> [REQUEST]: Repeat only the lines from the line containing "Keep writing the" through the line containing "round a point.", both included, exactly as they stand.

> [GIVEN DATA]:
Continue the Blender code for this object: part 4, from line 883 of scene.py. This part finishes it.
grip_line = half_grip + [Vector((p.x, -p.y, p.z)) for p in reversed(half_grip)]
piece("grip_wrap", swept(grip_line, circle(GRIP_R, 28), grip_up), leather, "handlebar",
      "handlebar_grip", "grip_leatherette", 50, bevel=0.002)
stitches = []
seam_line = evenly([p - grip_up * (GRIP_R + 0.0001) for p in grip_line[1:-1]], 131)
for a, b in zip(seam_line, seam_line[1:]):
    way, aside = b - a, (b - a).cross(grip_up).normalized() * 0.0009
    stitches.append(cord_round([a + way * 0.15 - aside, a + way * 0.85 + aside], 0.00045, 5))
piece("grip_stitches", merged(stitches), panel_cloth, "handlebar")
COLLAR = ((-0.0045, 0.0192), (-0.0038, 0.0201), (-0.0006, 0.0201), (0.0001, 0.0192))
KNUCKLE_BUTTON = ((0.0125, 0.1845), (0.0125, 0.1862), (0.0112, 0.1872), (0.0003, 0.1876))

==

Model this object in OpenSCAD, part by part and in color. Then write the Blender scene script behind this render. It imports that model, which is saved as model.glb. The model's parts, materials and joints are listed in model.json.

* * *

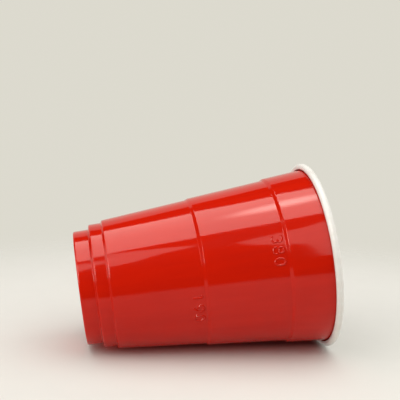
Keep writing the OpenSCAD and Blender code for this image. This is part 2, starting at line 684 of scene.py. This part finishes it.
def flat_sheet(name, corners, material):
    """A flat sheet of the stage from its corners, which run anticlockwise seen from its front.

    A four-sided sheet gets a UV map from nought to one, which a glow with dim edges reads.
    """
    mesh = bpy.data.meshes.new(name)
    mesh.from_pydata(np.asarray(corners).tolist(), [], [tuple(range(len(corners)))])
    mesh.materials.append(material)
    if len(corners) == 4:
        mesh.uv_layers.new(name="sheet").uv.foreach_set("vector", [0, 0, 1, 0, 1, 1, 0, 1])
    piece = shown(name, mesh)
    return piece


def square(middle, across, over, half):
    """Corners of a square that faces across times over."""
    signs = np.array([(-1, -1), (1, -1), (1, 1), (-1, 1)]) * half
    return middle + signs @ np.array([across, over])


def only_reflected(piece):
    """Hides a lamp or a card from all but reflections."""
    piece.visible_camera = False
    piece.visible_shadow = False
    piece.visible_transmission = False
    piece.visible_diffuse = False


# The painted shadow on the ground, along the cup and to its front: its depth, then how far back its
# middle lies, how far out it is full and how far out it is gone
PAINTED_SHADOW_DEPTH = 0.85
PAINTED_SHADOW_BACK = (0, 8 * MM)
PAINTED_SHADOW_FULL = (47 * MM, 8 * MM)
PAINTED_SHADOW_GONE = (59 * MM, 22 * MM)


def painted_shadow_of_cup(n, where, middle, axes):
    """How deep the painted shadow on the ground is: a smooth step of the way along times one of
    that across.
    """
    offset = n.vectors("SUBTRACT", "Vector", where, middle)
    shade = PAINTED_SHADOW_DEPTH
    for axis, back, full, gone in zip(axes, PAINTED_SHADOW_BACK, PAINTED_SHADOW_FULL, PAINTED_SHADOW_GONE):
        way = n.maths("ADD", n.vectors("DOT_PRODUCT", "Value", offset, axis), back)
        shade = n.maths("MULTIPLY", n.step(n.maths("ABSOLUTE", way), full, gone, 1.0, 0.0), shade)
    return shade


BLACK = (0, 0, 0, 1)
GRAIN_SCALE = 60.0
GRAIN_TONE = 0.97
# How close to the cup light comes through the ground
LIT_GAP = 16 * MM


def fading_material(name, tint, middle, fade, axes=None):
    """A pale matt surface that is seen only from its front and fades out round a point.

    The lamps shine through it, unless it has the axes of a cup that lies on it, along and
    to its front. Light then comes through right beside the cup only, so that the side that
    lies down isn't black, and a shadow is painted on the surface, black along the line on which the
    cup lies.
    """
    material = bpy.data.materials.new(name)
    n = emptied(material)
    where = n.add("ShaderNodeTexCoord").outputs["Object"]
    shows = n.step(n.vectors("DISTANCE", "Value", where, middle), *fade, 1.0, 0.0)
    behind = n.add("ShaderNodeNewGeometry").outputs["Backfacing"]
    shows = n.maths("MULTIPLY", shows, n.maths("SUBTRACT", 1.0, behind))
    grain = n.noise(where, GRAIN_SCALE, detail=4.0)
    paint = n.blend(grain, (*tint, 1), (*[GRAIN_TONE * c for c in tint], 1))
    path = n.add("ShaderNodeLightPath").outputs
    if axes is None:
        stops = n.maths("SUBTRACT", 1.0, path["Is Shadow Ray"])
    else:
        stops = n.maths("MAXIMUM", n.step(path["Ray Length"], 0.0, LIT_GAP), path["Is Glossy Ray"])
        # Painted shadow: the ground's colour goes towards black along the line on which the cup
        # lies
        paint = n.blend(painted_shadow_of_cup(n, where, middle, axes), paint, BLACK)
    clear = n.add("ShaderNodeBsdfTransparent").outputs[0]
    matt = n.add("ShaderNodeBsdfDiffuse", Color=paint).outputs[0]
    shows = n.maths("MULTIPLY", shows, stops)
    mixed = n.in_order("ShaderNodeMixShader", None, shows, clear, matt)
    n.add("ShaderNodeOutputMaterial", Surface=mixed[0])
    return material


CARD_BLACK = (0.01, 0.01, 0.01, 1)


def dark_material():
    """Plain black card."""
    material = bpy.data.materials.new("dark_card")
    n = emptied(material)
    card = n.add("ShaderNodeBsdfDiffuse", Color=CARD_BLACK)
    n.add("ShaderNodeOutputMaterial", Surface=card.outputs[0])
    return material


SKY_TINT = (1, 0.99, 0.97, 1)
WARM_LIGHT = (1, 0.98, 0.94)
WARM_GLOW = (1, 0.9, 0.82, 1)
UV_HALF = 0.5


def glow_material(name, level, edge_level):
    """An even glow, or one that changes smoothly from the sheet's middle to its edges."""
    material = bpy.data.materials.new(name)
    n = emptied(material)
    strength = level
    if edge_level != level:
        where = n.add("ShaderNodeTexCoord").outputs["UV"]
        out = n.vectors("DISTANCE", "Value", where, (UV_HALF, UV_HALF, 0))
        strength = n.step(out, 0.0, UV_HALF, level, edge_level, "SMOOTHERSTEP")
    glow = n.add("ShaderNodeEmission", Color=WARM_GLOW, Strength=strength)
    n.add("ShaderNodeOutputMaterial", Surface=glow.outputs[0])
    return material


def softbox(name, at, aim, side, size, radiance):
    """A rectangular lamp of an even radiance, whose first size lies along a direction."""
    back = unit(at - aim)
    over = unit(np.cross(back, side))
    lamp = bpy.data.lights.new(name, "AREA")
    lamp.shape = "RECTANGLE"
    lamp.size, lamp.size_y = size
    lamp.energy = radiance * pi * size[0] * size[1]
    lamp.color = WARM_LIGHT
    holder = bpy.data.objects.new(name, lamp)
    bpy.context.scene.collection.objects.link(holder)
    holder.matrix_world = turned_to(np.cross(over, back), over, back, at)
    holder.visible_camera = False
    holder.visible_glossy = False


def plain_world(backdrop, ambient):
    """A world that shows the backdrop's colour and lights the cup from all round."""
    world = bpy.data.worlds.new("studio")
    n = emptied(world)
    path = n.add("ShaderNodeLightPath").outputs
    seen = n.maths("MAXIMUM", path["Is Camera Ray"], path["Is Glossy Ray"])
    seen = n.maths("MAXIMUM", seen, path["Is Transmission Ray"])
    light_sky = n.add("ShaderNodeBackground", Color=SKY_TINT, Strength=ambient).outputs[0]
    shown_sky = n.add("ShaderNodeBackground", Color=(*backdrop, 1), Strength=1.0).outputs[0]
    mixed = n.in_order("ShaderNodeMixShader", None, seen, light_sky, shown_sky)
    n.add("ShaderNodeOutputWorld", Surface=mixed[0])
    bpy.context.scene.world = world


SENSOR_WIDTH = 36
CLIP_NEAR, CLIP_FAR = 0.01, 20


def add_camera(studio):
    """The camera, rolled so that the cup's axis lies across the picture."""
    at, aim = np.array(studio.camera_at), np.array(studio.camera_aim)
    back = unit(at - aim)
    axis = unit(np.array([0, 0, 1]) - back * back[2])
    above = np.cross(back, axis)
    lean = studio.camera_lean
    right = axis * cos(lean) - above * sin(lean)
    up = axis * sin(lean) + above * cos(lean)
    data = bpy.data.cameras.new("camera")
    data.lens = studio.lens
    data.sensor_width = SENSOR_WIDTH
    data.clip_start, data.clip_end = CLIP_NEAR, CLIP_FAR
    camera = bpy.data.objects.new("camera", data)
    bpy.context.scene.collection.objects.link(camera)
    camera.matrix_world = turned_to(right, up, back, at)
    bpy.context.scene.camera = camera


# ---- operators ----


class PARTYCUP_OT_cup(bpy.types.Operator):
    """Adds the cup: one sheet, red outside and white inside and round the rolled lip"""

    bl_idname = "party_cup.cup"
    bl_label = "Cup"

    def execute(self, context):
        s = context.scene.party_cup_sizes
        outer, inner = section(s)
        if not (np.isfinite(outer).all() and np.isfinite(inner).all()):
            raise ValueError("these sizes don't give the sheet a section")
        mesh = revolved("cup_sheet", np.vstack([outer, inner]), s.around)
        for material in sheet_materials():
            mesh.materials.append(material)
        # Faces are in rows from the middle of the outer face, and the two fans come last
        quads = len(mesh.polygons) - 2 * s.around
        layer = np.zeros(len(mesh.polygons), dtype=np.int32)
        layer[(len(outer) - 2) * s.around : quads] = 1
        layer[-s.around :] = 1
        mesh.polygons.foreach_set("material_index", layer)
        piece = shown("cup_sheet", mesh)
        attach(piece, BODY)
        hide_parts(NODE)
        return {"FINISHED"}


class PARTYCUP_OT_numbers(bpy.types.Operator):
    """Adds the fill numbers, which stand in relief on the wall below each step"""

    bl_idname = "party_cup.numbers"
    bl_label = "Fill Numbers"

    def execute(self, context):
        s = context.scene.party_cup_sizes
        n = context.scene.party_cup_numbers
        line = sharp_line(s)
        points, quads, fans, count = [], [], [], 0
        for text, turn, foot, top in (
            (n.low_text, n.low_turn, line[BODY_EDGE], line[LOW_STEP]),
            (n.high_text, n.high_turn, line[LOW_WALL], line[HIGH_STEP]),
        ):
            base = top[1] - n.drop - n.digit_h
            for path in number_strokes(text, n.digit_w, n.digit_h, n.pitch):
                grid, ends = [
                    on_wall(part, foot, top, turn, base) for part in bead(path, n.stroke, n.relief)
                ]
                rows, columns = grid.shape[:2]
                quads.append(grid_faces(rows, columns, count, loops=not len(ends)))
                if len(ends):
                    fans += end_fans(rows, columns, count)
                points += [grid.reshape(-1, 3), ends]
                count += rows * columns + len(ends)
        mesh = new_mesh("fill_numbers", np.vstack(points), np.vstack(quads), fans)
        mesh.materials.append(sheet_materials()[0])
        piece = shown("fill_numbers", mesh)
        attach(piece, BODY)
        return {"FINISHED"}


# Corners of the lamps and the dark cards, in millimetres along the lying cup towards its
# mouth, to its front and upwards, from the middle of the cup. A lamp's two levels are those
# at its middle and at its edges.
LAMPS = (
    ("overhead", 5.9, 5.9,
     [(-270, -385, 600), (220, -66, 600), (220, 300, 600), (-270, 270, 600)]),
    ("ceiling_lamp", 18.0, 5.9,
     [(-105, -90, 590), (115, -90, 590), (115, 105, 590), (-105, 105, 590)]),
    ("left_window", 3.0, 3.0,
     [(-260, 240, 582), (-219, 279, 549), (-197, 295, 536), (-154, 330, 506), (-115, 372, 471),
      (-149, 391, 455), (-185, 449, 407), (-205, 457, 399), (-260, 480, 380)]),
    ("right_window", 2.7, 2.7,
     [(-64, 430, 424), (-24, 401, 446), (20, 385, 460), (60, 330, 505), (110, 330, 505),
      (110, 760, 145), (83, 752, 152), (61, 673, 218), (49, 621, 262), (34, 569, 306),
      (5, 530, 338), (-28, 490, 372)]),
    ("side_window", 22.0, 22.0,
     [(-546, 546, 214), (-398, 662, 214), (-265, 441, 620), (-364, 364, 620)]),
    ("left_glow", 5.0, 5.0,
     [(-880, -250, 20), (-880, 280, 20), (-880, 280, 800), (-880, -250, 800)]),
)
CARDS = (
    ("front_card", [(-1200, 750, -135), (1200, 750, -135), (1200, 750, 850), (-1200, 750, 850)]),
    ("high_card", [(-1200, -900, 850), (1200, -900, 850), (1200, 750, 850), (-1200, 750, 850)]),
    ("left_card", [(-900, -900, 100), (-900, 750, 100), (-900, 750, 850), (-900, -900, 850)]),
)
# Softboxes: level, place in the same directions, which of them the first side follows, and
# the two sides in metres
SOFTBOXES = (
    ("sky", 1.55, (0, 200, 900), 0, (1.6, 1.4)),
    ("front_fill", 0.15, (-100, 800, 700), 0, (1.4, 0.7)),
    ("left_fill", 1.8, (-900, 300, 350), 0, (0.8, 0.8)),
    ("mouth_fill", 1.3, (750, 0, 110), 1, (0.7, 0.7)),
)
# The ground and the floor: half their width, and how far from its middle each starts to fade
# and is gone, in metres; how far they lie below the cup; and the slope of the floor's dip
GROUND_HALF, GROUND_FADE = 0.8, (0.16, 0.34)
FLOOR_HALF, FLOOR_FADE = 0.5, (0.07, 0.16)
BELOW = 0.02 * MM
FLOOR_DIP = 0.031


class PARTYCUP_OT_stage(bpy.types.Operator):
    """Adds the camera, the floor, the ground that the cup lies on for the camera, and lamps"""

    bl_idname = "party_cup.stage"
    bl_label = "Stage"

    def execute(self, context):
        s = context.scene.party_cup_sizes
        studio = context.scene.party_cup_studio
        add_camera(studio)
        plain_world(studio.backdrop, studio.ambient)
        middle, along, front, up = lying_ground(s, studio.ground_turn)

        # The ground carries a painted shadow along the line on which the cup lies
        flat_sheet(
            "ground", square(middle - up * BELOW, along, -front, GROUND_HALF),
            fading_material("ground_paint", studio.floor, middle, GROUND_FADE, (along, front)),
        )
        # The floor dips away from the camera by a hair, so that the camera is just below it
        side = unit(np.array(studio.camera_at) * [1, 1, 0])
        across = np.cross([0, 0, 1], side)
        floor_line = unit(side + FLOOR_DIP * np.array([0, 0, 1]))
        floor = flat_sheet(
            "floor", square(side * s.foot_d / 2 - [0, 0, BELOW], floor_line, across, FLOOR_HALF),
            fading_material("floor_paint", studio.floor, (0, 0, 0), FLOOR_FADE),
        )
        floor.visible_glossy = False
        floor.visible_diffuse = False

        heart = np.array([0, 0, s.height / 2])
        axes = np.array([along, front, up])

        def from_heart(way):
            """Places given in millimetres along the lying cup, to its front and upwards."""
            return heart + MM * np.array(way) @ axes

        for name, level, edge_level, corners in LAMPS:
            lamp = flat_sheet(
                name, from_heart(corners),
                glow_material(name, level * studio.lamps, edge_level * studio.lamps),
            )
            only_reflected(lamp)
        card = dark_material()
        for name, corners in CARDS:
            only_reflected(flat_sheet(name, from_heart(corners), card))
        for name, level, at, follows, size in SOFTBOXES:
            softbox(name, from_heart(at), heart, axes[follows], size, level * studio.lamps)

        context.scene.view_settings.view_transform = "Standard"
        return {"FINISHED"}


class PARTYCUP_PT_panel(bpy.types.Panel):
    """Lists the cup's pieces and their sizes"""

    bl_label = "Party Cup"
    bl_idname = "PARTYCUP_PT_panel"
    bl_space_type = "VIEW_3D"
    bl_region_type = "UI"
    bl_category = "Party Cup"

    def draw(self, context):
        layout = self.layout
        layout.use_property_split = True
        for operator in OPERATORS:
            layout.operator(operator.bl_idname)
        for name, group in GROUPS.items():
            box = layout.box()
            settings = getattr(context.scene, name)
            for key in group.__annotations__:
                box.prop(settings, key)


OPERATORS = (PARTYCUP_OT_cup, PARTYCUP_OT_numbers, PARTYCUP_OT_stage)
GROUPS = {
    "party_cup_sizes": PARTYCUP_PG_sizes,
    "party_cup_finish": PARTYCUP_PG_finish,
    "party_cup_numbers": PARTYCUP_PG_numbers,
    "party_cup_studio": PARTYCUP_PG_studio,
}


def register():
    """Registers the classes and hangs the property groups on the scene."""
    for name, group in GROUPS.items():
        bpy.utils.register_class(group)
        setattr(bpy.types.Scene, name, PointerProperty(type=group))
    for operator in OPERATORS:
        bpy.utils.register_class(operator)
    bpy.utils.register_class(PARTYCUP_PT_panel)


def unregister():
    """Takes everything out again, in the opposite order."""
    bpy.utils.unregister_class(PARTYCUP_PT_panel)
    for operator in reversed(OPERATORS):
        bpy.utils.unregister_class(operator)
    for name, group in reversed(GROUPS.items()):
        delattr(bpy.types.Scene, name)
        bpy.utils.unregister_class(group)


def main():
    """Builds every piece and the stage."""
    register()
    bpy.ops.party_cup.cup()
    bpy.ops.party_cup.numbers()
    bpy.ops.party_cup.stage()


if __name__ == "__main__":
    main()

> [ANSWER IN FULL]:
Keep writing the OpenSCAD and Blender code for this image. This is part 2, starting at line 684 of scene.py. This part finishes it.
def flat_sheet(name, corners, material):
    """A flat sheet of the stage from its corners, which run anticlockwise seen from its front.

    A four-sided sheet gets a UV map from nought to one, which a glow with dim edges reads.
    """
    mesh = bpy.data.meshes.new(name)
    mesh.from_pydata(np.asarray(corners).tolist(), [], [tuple(range(len(corners)))])
    mesh.materials.append(material)
    if len(corners) == 4:
        mesh.uv_layers.new(name="sheet").uv.foreach_set("vector", [0, 0, 1, 0, 1, 1, 0, 1])
    piece = shown(name, mesh)
    return piece


def square(middle, across, over, half):
    """Corners of a square that faces across times over."""
    signs = np.array([(-1, -1), (1, -1), (1, 1), (-1, 1)]) * half
    return middle + signs @ np.array([across, over])


def only_reflected(piece):
    """Hides a lamp or a card from all but reflections."""
    piece.visible_camera = False
    piece.visible_shadow = False
    piece.visible_transmission = False
    piece.visible_diffuse = False


# The painted shadow on the ground, along the cup and to its front: its depth, then how far back its
# middle lies, how far out it is full and how far out it is gone
PAINTED_SHADOW_DEPTH = 0.85
PAINTED_SHADOW_BACK = (0, 8 * MM)
PAINTED_SHADOW_FULL = (47 * MM, 8 * MM)
PAINTED_SHADOW_GONE = (59 * MM, 22 * MM)


def painted_shadow_of_cup(n, where, middle, axes):
    """How deep the painted shadow on the ground is: a smooth step of the way along times one of
    that across.
    """
    offset = n.vectors("SUBTRACT", "Vector", where, middle)
    shade = PAINTED_SHADOW_DEPTH
    for axis, back, full, gone in zip(axes, PAINTED_SHADOW_BACK, PAINTED_SHADOW_FULL, PAINTED_SHADOW_GONE):
        way = n.maths("ADD", n.vectors("DOT_PRODUCT", "Value", offset, axis), back)
        shade = n.maths("MULTIPLY", n.step(n.maths("ABSOLUTE", way), full, gone, 1.0, 0.0), shade)
    return shade


BLACK = (0, 0, 0, 1)
GRAIN_SCALE = 60.0
GRAIN_TONE = 0.97
# How close to the cup light comes through the ground
LIT_GAP = 16 * MM


def fading_material(name, tint, middle, fade, axes=None):
    """A pale matt surface that is seen only from its front and fades out round a point.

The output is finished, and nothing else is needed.